Today there are many dimensions and opportunities in making an adoption plan. The doors have opened to biological mothers/fathers to have more involvement in their child’s future if they so choose. The extent of contact can be predetermined in the initial stages of planning. Perhaps a young mom will decide she only wants to receive updates and photos so she knows how her child is developing. Or maybe, she desires an open adoption in which she will spend time with her child, giving that child knowledge of who she is from the beginning of life. Some people feel that it is in the best interest of the child to grow up with an understanding that they have only one family, those who are responsible for raising them. Yet, having some contact with biological family has worked well for many adopted children and parents.

Adoption has evolved over the years. It was once done in secret to protect both the biological mother’s future as well as the adoptive family’s. Legal rights of the biological mother were severed upon the decision to place the child into an adoptive home. The adoptive couple became the legal parents/guardians and even birth certificates were changed to represent the new family unit.  In the early 20th century, it was common to hide an adoption from a child who was often never told the truth about his or her biological family.
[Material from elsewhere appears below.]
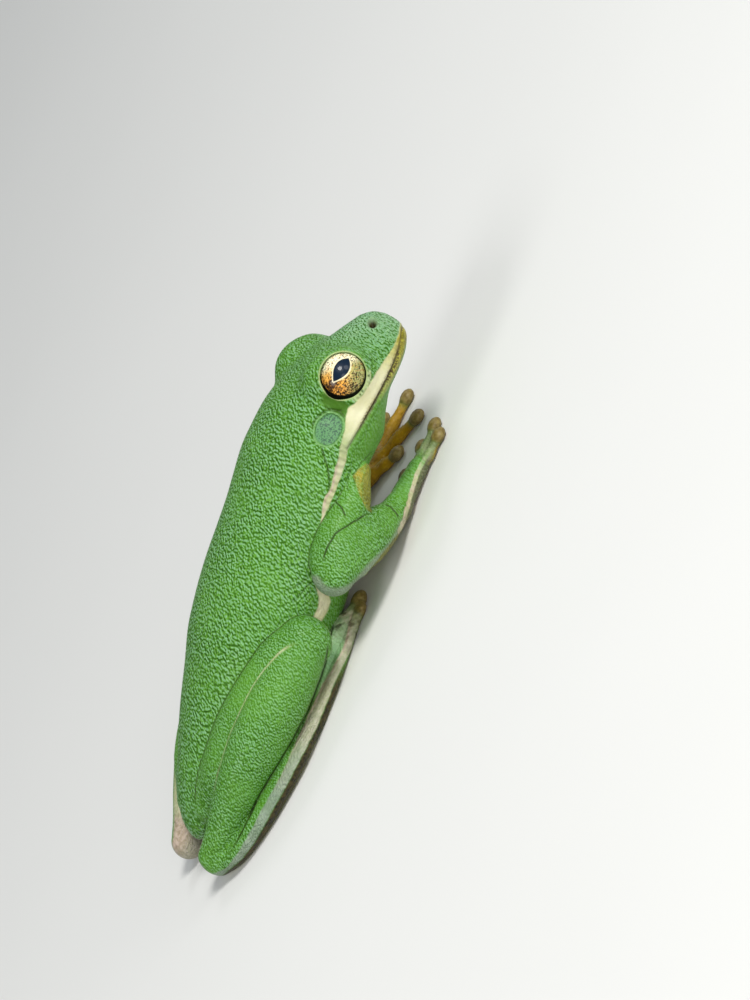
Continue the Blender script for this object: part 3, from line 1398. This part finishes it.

Then, after “surprising truths” were discovered as the child became an adult, there was an emotional toll to resolve. By the middle of the century and beyond, social practices evolved. Adopted children were usually told “their stories” before they were even old enough to understand the meaning. Adopted babies learned that they were special and chosen by their adoptive parents. They were taught that their birth parent loved unselfishly by choosing parents who were better prepared to parent.

In 2019, adoption still provides many opportunities for a parent who feels she is unable to parent. Yes, grief and loss may accompany carrying a child full term and relinquishing parenting to someone else. However, the child is alive, the parent can become involved, or in the least of contact, have the satisfaction of knowing her child is thriving. In abortion choices, there may be initial relief, but there can be also substantial risks: emotionally, relationally, spiritually, and even physically. And, that one little life has ended. Forever.